Ethernet Provides a Next Generation Solution
Ethernet backhaul provides a cost-effective response for the requirements of connectivity, through its inherent network scalability (number of nodes) and economy of scale.
Furthermore, Ethernet can offer scalable bandwidth, for example, by seamlessly providing 1 to 100Gbps links as defined through standard bodies such as MEF (Metro Ethernet Forum)
However, cost is not the only imperative for adopting Ethernet as the most suitable mobile backhaul technology. Ethernet also enables advanced techniques of offering high degrees of assurance, operations and support through independent standards bodies such as the Metro Ethernet Forum (MEF).

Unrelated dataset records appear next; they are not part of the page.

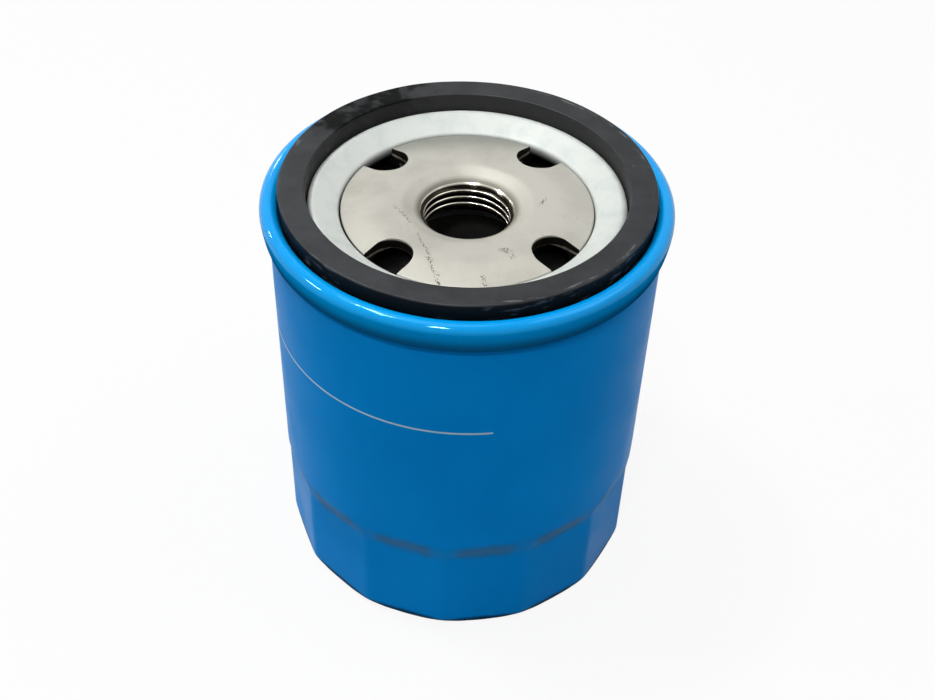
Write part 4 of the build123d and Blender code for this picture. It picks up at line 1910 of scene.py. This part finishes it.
# ---------------------------------------------------------------------------- all of it
def main() -> None:
    """Builds the filter's looks, the studio and the camera."""
    logging.basicConfig(level=logging.INFO, format="%(name)s: %(message)s")
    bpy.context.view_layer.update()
    wall_paint = Enamel(
        name="blue_enamel",
        colour=(0, 161, 254),
        dark=(0, 155, 247),
        gloss=0.015,
        roughness=0.3,
        rule=Rule(height=59.1, thickness=0.4, start_degrees=-172.0, end_degrees=-80.6),
        # painted shade where the wall steps in to each flat
        step=StepShade(height=24.2, reach=3.0, count=Can.flat_count, corner_degrees=Can.flats_phase,
                       share=0.62),
        # painted shade round the base's lower corner
        fade=ShadeBelow(low=1.3, high=2.6, share=0.9, ragged=0.6, colour=(6, 30, 48)),
    )
    seam_paint = Enamel(
        name="blue_enamel_seam",
        # the same enamel as the wall, given a lighter colour: the extra lightness is painted light on the
        # bead
        colour=(0, 173, 255),
        dark=(0, 168, 253),
        gloss_heights=(84.2, 85.0),
        # painted shade down the seam's lower side
        fade=ShadeBelow(low=80.6, high=84.0, share=0.8, ragged=0.2, colour=(14, 74, 124)),
    )
    sealing_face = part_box("sealing_gasket")[1].z / MM
    housing = (
        Can(finish=wall_paint),
        Lid(paint=seam_paint, zinc=ZincPlate(name="zinc_plate")),
        Gasket(finish=Rubber(name="gasket_rubber", oil_degrees=(109.0, 150.0), face_height=sealing_face)),
        TappingPlate(
            steel=OiledSteel(
                name="oiled_steel",
                # painted shade in the gap at the plate's edge
                gap_shade_radius=24.06,
                scratches=(
                    Scratch(start=(-13.8, -1.2), end=(-10.6, -7.6), width=0.8),
                    Scratch(start=(-9.2, -9.6), end=(-6.6, -17.0), width=0.4),
                    Scratch(start=(-7.0, -16.4), end=(-4.2, -24.3), width=0.6),
                    Scratch(start=(2.8, -20.6), end=(5.0, -24.0), width=0.9),
                    Scratch(start=(6.2, -13.4), end=(9.4, -16.6), width=1.2),
                    Scratch(start=(14.0, -1.0), end=(15.5, 2.5), width=0.7),
                ),
            ),
            cut=CutSteel(name="cut_thread", crest_radius=8.24, root_radius=8.42, root_shade_top=81.3),
            sheared=ShearedSteel(name="sheared_edge", burr_heights=(80.7, 81.25), rim_height=82.95),
        ),
        DrainbackValve(
            finish=Rubber(name="valve_rubber", colour=(13, 13, 13), bloom=(20, 20, 20), gloss=0.12),
        ),
    )
    wire = Bare(name="spring_wire", colour=(120, 120, 122), metallic=0.95, roughness=0.34)
    springs = (
        Spring(node="support_spring", body="housing", joint="element_float", travel=1.5,
               is_held_above=False, wire=2.0, turns=4, finish=wire),
        Spring(node="bypass_spring", body="element", joint="bypass_lift", travel=3.0,
               is_held_above=True, wire=1.0, turns=6, finish=wire),
    )
    for sub_assembly in housing + springs:
        log.info("built %s", sub_assembly.build().name)
    cap_steel = Bare(name="cap_steel", colour=(168, 172, 170), metallic=0.8, roughness=0.4)
    valve_steel = Bare(name="valve_steel", colour=(205, 202, 194), metallic=0.95, roughness=0.3)
    adhesive = Bare(name="set_adhesive", colour=(168, 84, 66), metallic=0.0, roughness=0.45, grain=1.2,
                    depth=0.08)
    seal = Rubber(name="seal_rubber", colour=(20, 20, 21), bloom=(32, 32, 33))
    InnerPieces(finishes={
        "seam_compound": Rubber(name="seam_compound", colour=(58, 54, 48), bloom=(70, 64, 56), roughness=0.7),
        "top_end_cap": cap_steel,
        "bottom_end_cap": cap_steel,
        "top_potting": adhesive,
        "bottom_potting": adhesive,
        "pleated_media": Paper(name="filter_paper"),
        "media_seam_clip": cap_steel,
        "centre_tube": Bare(name="tube_steel", colour=(92, 92, 90), metallic=0.5, roughness=0.5),
        "bypass_seat": valve_steel,
        "bypass_cage": valve_steel,
        "bypass_seal": seal,
        "bypass_poppet": valve_steel,
        "spring_retainer": valve_steel,
    }).dress()
    low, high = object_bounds()
    studio = Studio(lamps=(
        Lamp(side=Side.OVERHEAD, distance=0.9, width=0.50, power=1.5),
        Lamp(side=Side.STEEP_LEFT, distance=0.8, width=0.09, power=1.75),
        Lamp(side=Side.FRONT_TOP, distance=0.8, width=0.07, power=1.2),
        Lamp(side=Side.RIGHT_TOP, distance=0.8, width=0.40, power=1.05),
        Lamp(side=Side.LEFT, distance=0.8, width=0.05, power=0.42),
        Lamp(side=Side.BACK_LEFT, distance=0.8, width=0.05, power=0.35),
        Lamp(side=Side.BACK, distance=0.8, width=0.04, power=0.2),
        Lamp(side=Side.GLINT_FRONT, distance=0.8, width=0.09, power=1.4, is_glint=True),
        Lamp(side=Side.GLINT_STEEP, distance=0.8, width=0.09, power=1.4, is_glint=True),
        Lamp(side=Side.GLINT_LEFT, distance=0.8, width=0.06, power=1.1, is_glint=True),
    ))
    studio.build(aim=(Vector(low) + Vector(high)) / 2)
    log.info("camera %s", Viewpoint().place().name)


if __name__ == "__main__":
    main()
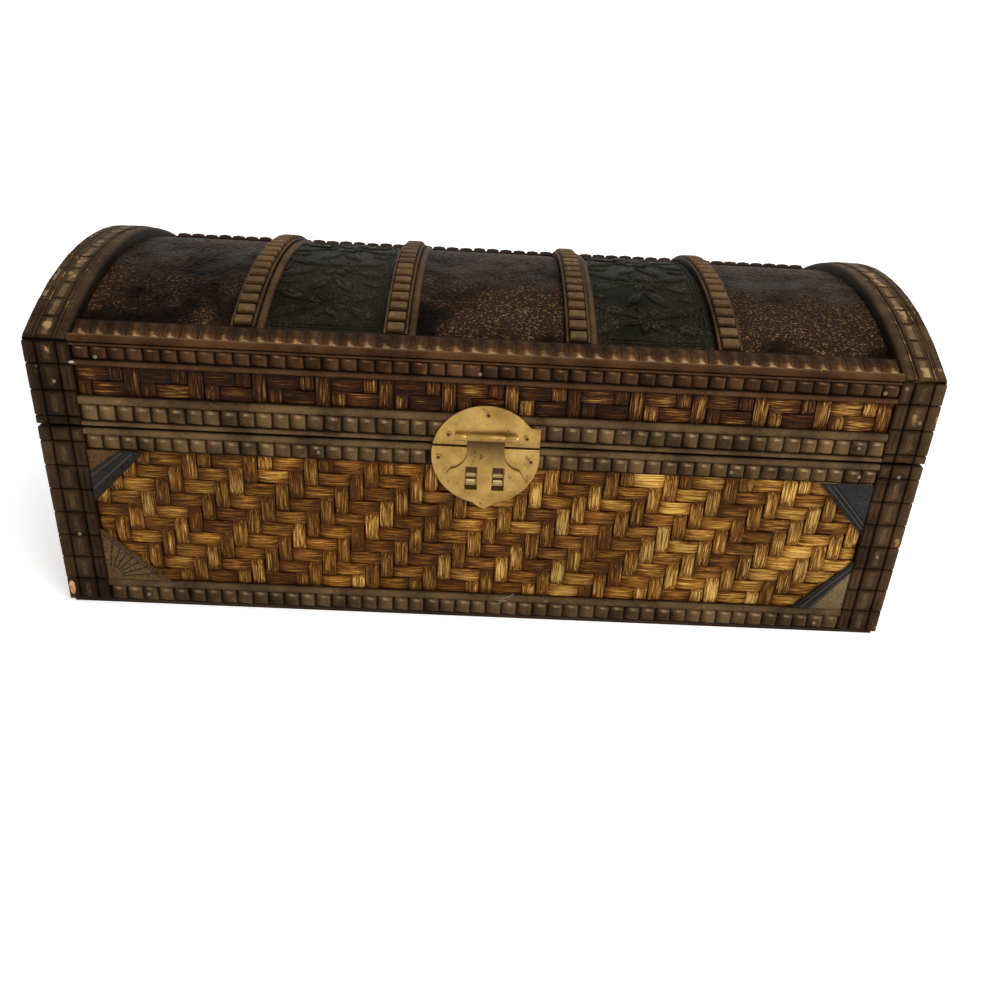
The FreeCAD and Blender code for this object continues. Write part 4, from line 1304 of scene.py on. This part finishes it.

Ethernet can add intelligence to mobile backhaul by supporting MEF-standardised Traffic Management and Policing.
These standards provide mechanisms to enforce layer 2/3 service level agreements, for example, Ethernet Service Operations, Administration and Management (OAM) implementation per ITU-T Y.1731, IEEE 802.1ag, and MEF SOAM.
This is critical as backhaul equipment must provide data-plane-level support that is adaptable and scalable in the support of extensible OAM and traffic management.
Ethernet also supports Layer 2 traffic classification and routing, for example through MAC source and destination addressing, and forms the basis for L2/L3/L4 packet flows.
In addition, Ethernet enables convergence of the network from legacy to all-IP by allowing interworking of legacy layer 2 protocols, such as ATM, with a layer 2 packet based protocol. Ethernet is also much better suited to carry IP, which itself is a layer 3 packet-based protocol.
Driving Towards the Archetypal Network
The ideal network would leverage pure packet-based technology from the user all the way to the core and the Internet cloud.
Ethernet is optimally suited for this purpose. While an all-IP network is not tenable given existing legacy infrastructure, network types can be bridged effectively by adding generic interworking functions to IP over Ethernet, such as circuit emulation services.
Another challenge in IP backhaul networks is synchronization. Fortunately, Ethernet supports timing-over-packet services such as IEEE1588v2 and synchronous Ethernet.